Dynamic permeability change during coalbed methane production and its controlling factors

Abstract

Coal reservoir permeability, which changes constantly during the exploitation process, is a key factor for determining the production effects and ultimate recovery of coalbed methane (CBM) wells. To calculate the dynamic permeability more accurately, we reviewed the controlling mechanism of coal reservoir permeability and then established three mathematic permeability change models considering the effective stress, matrix shrinkage and gas slippage respectively. Relation between the production data and permeability by adopting the material balance theory was established and then a production data-based theoretical model for calculating the permeability change during the drainage process was derived.

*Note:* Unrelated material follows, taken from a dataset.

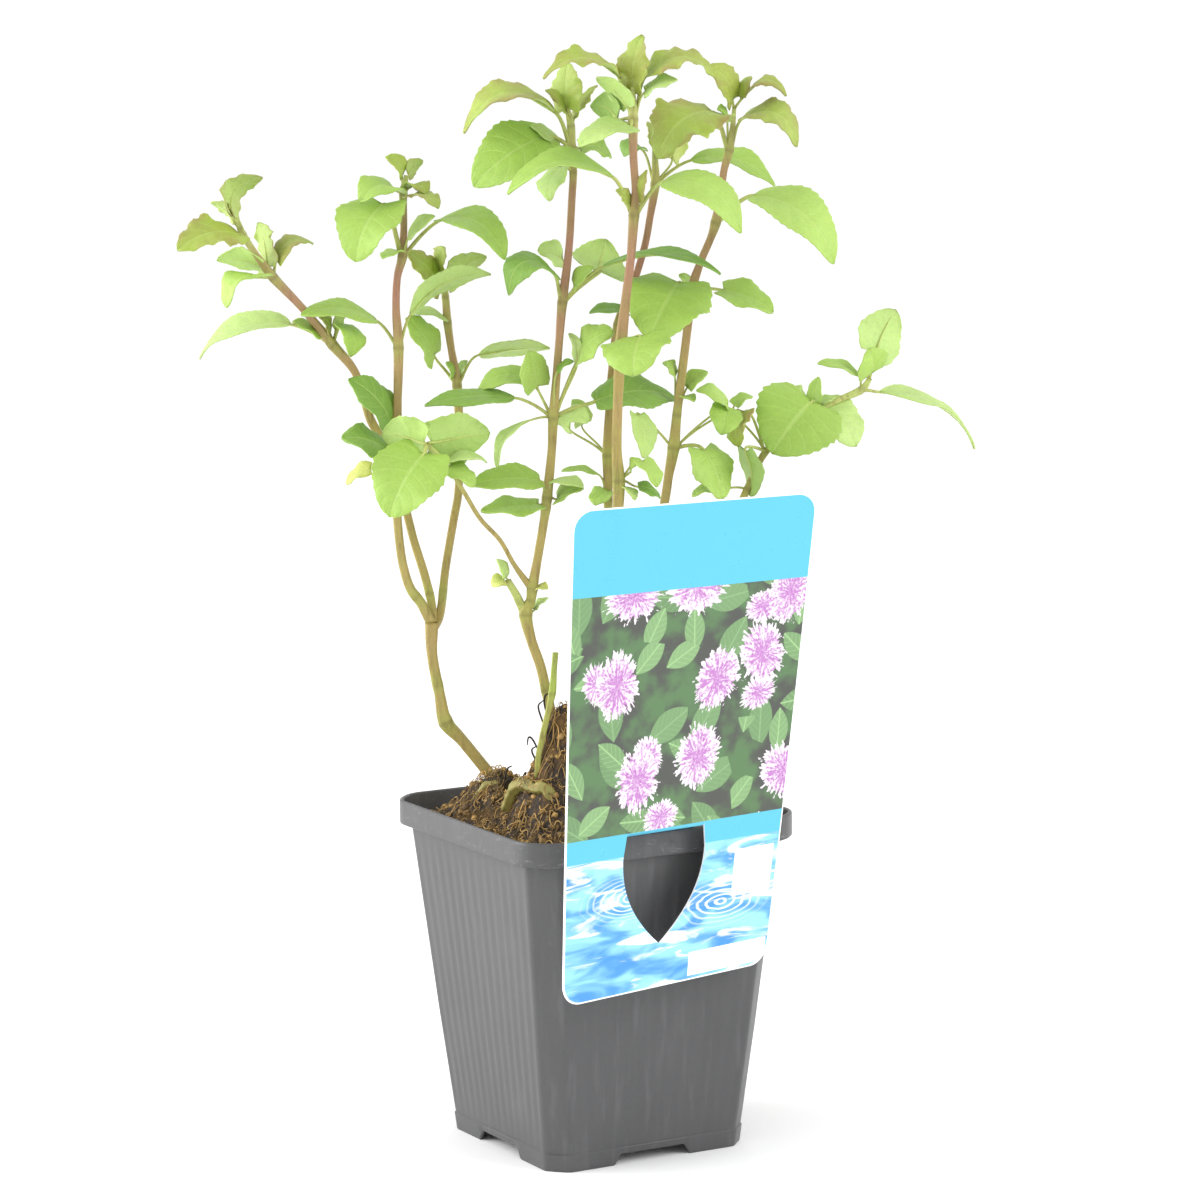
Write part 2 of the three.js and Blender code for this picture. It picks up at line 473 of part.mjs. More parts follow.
// The four-sided stem of the mint family, with an allowance all round for a hole.
function stemBar(route, allowance = 0) {
  const steps = route.length - 1;
  let side = new THREE.Vector3(1, 0, 0);
  const rings = [];
  for (let i = 0; i <= steps; i++) {
    const { point, tangent, thickness } = alongRoute(route, i / steps);
    if (i === 0) point.addScaledVector(tangent, -allowance);
    side = squareTo(side, tangent);
    const other = tangent.clone().cross(side);
    const reach = STEM_SIDE * thickness / 2 + allowance;
    rings.push([[1, 1], [-1, 1], [-1, -1], [1, -1]].map(([a, b]) =>
      point.clone().addScaledVector(side, a * reach).addScaledVector(other, b * reach)));
  }
  return solid(loft(rings));
}

// The place on a stem at a height.
function nodeAt(route, height) {
  let low = 0;
  let high = 1;
  for (let i = 0; i < 20; i++) {
    const middle = (low + high) / 2;
    if (alongRoute(route, middle).point.z < height) low = middle; else high = middle;
  }
  return alongRoute(route, low);
}

// ---- Leaves ------------------------------------------------------------------

// Half width of a blade along its length, 0 to 1: egg-shaped with a blunt tip.
const bladeOutline = (t) => Math.pow(Math.sin(Math.PI * Math.pow(t, 0.8)), 0.75);

// A cubic from one point and direction to another, and its slope.
function hermite(from, leaving, to, arriving, t) {
  const s = 1 - t;
  return from.clone().multiplyScalar(s * s * (1 + 2 * t)).addScaledVector(leaving, t * s * s)
    .addScaledVector(to, t * t * (3 - 2 * t)).addScaledVector(arriving, -t * t * s);
}

function hermiteSlope(from, leaving, to, arriving, t) {
  const s = 1 - t;
  return from.clone().multiplyScalar(-6 * t * s).addScaledVector(leaving, s * s - 2 * t * s)
    .addScaledVector(to, 6 * t * s).addScaledVector(arriving, t * t - 2 * t * s);
}

// Stations along a blade, arched along its length. Every second one of a large
// blade is a dip in its waved edge.
function bladeStations(base, reach, width, arch, roll) {
  const along = reach.clone().normalize();
  const normal = squareTo(UP, along).applyAxisAngle(along, -degToRad(roll));
  const side = along.clone().cross(normal);
  const large = width >= LARGE_LEAF;
  const steps = large ? 5 : 3;
  const stations = [];
  for (let i = 0; i <= steps; i++) {
    const t = i / steps;
    const tooth = large && i % 2 === 0 ? TOOTH_DIP : 1;
    stations.push({
      point: base.clone().addScaledVector(reach, t).addScaledVector(normal, 4 * arch * t * (1 - t)),
      tangent: reach.clone().addScaledVector(normal, 4 * arch * (1 - 2 * t)).normalize(),
      half: Math.max(STALK_WIDTH / 2, width / 2 * bladeOutline(t) * tooth),
      thickness: BLADE_THICKNESS,
      side,
    });
  }
  stations[0].thickness = STALK_THICKNESS;
  stations[steps].half = STALK_WIDTH / 3;
  return stations;
}

// Stations along a stalk, from the stem to the blade's first station. It leaves the
// stem bent upwards and comes into line with the blade.
function stalkStations(foot, first) {
  const line = first.point.clone().sub(foot);
  const length = line.length();
  const leaving = line.clone().addScaledVector(UP, STALK_LIFT * length);
  const arriving = first.tangent.clone().multiplyScalar(Math.min(length, STALK_ARRIVAL));
  const turn = radToDeg(leaving.angleTo(arriving));
  const steps = 1 + SHARP_TURNS.filter((sharp) => turn > sharp).length;
  const stations = [first];
  for (let i = steps - 1; i >= 0; i--) {
    const t = i / steps;
    const tangent = hermiteSlope(foot, leaving, first.point, arriving, t).normalize();
    const bend = new THREE.Quaternion().setFromUnitVectors(stations[0].tangent, tangent);
    stations.unshift({
      point: hermite(foot, leaving, first.point, arriving, t),
      tangent,
      half: STALK_WIDTH / 2,
      thickness: STALK_THICKNESS,
      side: stations[0].side.clone().applyQuaternion(bend),
    });
  }
  return stations.slice(0, -1);
}

// One leaf: its stalk is rooted inside the stem, and its blade is folded up a
// little along the midrib.
function leafBar(node, stalk, blade, width, arch, roll) {
  const base = node.point.clone().add(vector(stalk));
  const outward = squareTo(vector(stalk), node.tangent);
  const foot = node.point.clone().addScaledVector(outward, ROOT_SHARE * node.thickness);
  const onBlade = bladeStations(base, vector(blade), width, arch, roll);
  const stations = [...stalkStations(foot, onBlade[0]), ...onBlade];
  const edges = width >= SMALL_LEAF ? [1, 0, -1] : [1, -1];
  const face = (sign) => stations.map(({ point, tangent, half, thickness, side }) => {
    const out = side.clone().cross(tangent);
    const lift = edges.length === 3 && half > STALK_WIDTH ? BLADE_FOLD * half : 0;
    return edges.map((edge) => point.clone()
      .addScaledVector(side, edge * half)
      .addScaledVector(out, sign * thickness / 2 + Math.abs(edge) * lift));
  });
  return solid(slab(face(1), face(-1)));
}

function buildShoot(stems) {
  return join(stems.flatMap(({ route, leaves }) => [
    stemBar(route),
    ...leaves.map(([height, stalk, blade, width, arch, roll]) =>
      leafBar(nodeAt(route, height), stalk, blade, width, arch, roll)),
  ]));
}

// ---- Soil --------------------------------------------------------------------

// Height of the peat at a place in the pot: a low crown, its heaps and coarse crumbs.
function soilHeight(x, y, outward) {
  const place = new THREE.Vector3(x, y, 0).applyAxisAngle(UP, degToRad(-SPREAD_TURN));
  const heaps = HEAPS.map(({ across, away, height, radius }) =>
    height * Math.exp(-((Math.hypot(place.x - across, place.y - away) / radius) ** 2)));
  const crumbs = 0.9 * Math.sin(0.53 * x + 1.1) * Math.cos(0.47 * y) + 0.5 * Math.sin(0.9 * (x + y));
  const crown = SOIL_CROWN * (1 - outward ** 2);
  const rise = heaps.reduce((sum, heap) => sum + heap, crown);
  return SOIL_EDGE + rise + crumbs * (1 - outward ** 4);
}

// A ring of soil inside a wall of a width, level or on the soil's own surface.
function soilRing(width, outward, level) {
  const half = width / 2 - WALL - CLEARANCE;
  const corner = 2 * half - width * CORNER_SHARE;
  return Array.from({ length: SOIL_SIDES }, (_, i) => {
    const angle = 2 * Math.PI * (i + 0.5) / SOIL_SIDES;
    const c = Math.abs(Math.cos(angle));
    const s = Math.abs(Math.sin(angle));
    const reach = outward * Math.min(half / Math.max(c, s), corner / (c + s));
    const x = reach * Math.cos(angle);
    const y = reach * Math.sin(angle);
    return new THREE.Vector3(x, y, level ?? soilHeight(x, y, outward));
  });
}

function buildSoil(holes) {
  const bed = FLOOR + CLEARANCE;
  const edge = wallWidth(SOIL_EDGE);
  const body = solid(loft([
    soilRing(wallWidth(bed), 1, bed),
    ...SOIL_RINGS.map((outward) => soilRing(edge, outward)),
  ]));
  return holes.reduce((soil, hole) => soil.subtract(hole), body);
}

// A stem's hole is its own lower end, a little wider.
function stemHole(route) {
  return stemBar(route, CLEARANCE).rotate([0, 0, SPREAD_TURN]);
}

function tonguePocket() {
  const { left, right, front, back, bottom, depth } = POCKET;
  return prism(outline([[left, front], [right, front], [right, back], [left, back]]), depth)
    .translate([0, 0, bottom]);
}

// ---- Label -------------------------------------------------------------------

// A place on the card at a height: its middle line leans and it twists about it.
function onLabel(across, height, proud = 0) {
  const t = (height - LABEL.bottom) / (LABEL.top - LABEL.bottom);
  const twist = degToRad(lerp(LABEL_FOOT.twist, LABEL_HEAD.twist, t));
  const x = lerp(LABEL_FOOT.x, LABEL_HEAD.x, t) + across * Math.cos(twist) + proud * Math.sin(twist);
  const y = lerp(LABEL_FOOT.y, LABEL_HEAD.y, t) + across * Math.sin(twist) - proud * Math.cos(twist);
  return new THREE.Vector3(x, y, height);
}

// The tongue's half width at a distance from the fold: a shield that ends in a point.
function tongueHalfWidth(run) {
  const { width, shoulder, drop, length } = WINDOW;
  if (run < drop) return lerp(width, shoulder, run / drop) / 2;
  return shoulder / 2 * (1 - ((run - drop) / (length - drop)) ** 2.25);
}

// The flat card: rounded corners, and the window that the tongue leaves in it.
function labelOutline() {
  const { bottom, top, corner } = LABEL;
  const half = LABEL.width / 2;
  const quarter = Math.PI / 2;
  const shape = new THREE.Shape();
  shape.moveTo(-half + corner, bottom).lineTo(half - corner, bottom);
  shape.absarc(half - corner, bottom + corner, corner, -quarter, 0);
  shape.absarc(half - corner, top - corner, corner, 0, quarter);
  shape.absarc(-half + corner, top - corner, corner, quarter, 2 * quarter);
  shape.absarc(-half + corner, bottom + corner, corner, 2 * quarter, 3 * quarter);

  const edge = (sign) => WINDOW_RUNS.map((run) =>
    new THREE.Vector2(WINDOW.middle + sign * tongueHalfWidth(run), WINDOW.top - run));
  const tip = new THREE.Vector2(WINDOW.middle, WINDOW.top - WINDOW.length);
  shape.holes.push(new THREE.Path([...edge(1), tip, ...edge(-1).reverse()]));
  return shape;
}

// The tongue: from the window's top edge back over the rim and down inside the wall.
// It starts along the slanting fold and has come square to the pot by its second row.
function tongueBar() {
  const middle = onLabel(WINDOW.middle, WINDOW.top);
  const fold = TONGUE_SHARES.map((share) =>
    onLabel(WINDOW.middle + share * tongueHalfWidth(0), WINDOW.top + LABEL.thickness / 2));
  const rows = TONGUE_ROUTE.map(([run, y, z], i) => TONGUE_SHARES.map((share, k) => {
    const slant = i === 0 ? (fold[k].y - middle.y) / 2 : 0;
    return new THREE.Vector3(middle.x + share * tongueHalfWidth(run), y + slant, z);
  }));
  const route = [fold, ...rows];
  const face = (sign) => route.map((row, i) => {
    const before = route[Math.max(i - 1, 0)][2];
    const after = route[Math.min(i + 1, route.length - 1)][2];
    const run = after.clone().sub(before).normalize();
    const out = new THREE.Vector3(0, -run.z, run.y);
    return row.map((point) => point.clone().addScaledVector(out, sign * LABEL.thickness / 2));
  });
  return solid(slab(face(-1), face(1)));
}

// The card is cut flat, as a grid so that it can bend, and then set in its place.
function buildLabel() {
  const { columns, rows } = LABEL_GRID;
  const sheet = (depth) => Array.from({ length: rows }, (_, r) =>
    Array.from({ length: columns }, (_, c) => new THREE.Vector3(
      lerp(-LABEL.width / 2, LABEL.width / 2, c / (columns - 1)),
      lerp(LABEL.bottom, LABEL.top, r / (rows - 1)), depth)));
  const flat = solid(slab(sheet(-LABEL.thickness / 2), sheet(LABEL.thickness / 2)));
  const cutter = prism(labelOutline(), 4 * LABEL.thickness).translate([0, 0, -2 * LABEL.thickness]);
  const card = flat.intersect(cutter).warp((point) => onLabel(...point).toArray(point));
  return card.add(tongueBar());
}

// ---- Assembly ----------------------------------------------------------------

function piece(name, body, color, roughness) {
  const material = new THREE.MeshStandardMaterial({ color, roughness, metalness: 0, flatShading: true });
  const mesh = new THREE.Mesh(geometryOf(body), material);
  mesh.name = name;
  return mesh;
}

const rooted = SHOOTS.flatMap(({ name, stems }) =>
  stems.filter(({ route }) => route[0][2] < ROOTED_BELOW || name.startsWith('runner')));
const holes = rooted.map(({ route }) => stemHole(route));

const spread = new THREE.Group();
spread.rotation.z = degToRad(SPREAD_TURN);
for (const { name, color, stems } of SHOOTS) {
  spread.add(piece(name, buildShoot(stems), color, 0.6));
}

const pottedMint = new THREE.Group();
pottedMint.add(
  piece('pot', buildPot(), 0x4b4b4d, 0.45),
  piece('soil', buildSoil([tonguePocket(), ...holes]), 0x4a3420, 0.95),
  piece('label', buildLabel(), 0x7fdcf5, 0.35),
  spread,
);

export default pottedMint;
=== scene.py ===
"""Dresses the potted mint plant: pot, peat, plant label, stems and leaves.

Laid out as a Blender add-on and run as a script. Sizes are in millimetres unless a
name or a unit says otherwise, and a mesh is brought to metres when it is made.
"""

import math

import bpy
import numpy as np
from mathutils import Matrix, Vector


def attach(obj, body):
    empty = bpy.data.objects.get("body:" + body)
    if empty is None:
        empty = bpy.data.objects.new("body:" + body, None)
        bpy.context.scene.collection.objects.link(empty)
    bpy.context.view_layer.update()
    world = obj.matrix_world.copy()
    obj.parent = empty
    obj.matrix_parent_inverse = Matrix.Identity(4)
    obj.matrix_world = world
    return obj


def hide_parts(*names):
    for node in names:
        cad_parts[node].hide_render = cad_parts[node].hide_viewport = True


bl_info = {
    "name": "Potted mint plant",
    "version": (1, 0, 0),
    "blender": (4, 5, 0),
    "location": "3D View > Sidebar > Mint",
    "description": "Makes the leaves, stems, peat, pot and label of a potted mint plant",
    "category": "Object",
}

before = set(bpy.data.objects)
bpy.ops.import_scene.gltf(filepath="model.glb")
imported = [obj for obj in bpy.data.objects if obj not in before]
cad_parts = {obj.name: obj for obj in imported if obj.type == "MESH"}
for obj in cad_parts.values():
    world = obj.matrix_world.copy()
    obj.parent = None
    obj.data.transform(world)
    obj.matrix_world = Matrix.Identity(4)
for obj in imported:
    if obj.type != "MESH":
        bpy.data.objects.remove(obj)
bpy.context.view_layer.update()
MM = 0.001
SEED = 41

# ---- Sizes that follow the solids ----

POT_HEIGHT = 98.7
RIM_WIDTH = 90.0
RIM_BAND = 7.2
SHOULDER_WIDTH = 83.7
BASE_WIDTH = 65.0
WALL = 1.0
CORNER_SHARE = 0.08
FLOOR_UNDERSIDE = 3.5
FLOOR_THICKNESS = 1.3
NOTCH_GROUND, NOTCH_TOP, NOTCH_HEIGHT = 25.0, 21.0, 3.1
DRAIN_RADIUS = 3.6
DRAIN_PLACES = [(0, 0), (17, 17), (17, -17), (-17, -17), (-17, 17)]
SHOULDER = POT_HEIGHT - RIM_BAND
FLOOR = FLOOR_UNDERSIDE + FLOOR_THICKNESS

SOIL_EDGE = 91.5
SOIL_CROWN = 10.0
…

Seventeen wells from the Fanzhuang–Zhengzhuang block in the southern Qinshui Basin of China were employed for a case study. The calculated results clearly reflect the dynamic permeability change. The dynamic permeability curves can be divided into “decline type”, “rebound type” and “rising type”. Furthermore, the impacts of pressure drop, daily gas production, and final pressure on permeability change were analyzed. The results show that the rate of permeability change induced by effective stress had a significant positive linear correlation with the pressure drops. A quadratic relationship existed between the rate of permeability change induced by matrix shrinkage and daily gas production rate. The lower final pressure will give rise to the faster permeability change that induced by gas slippage, which indicates a typically exponential relationship.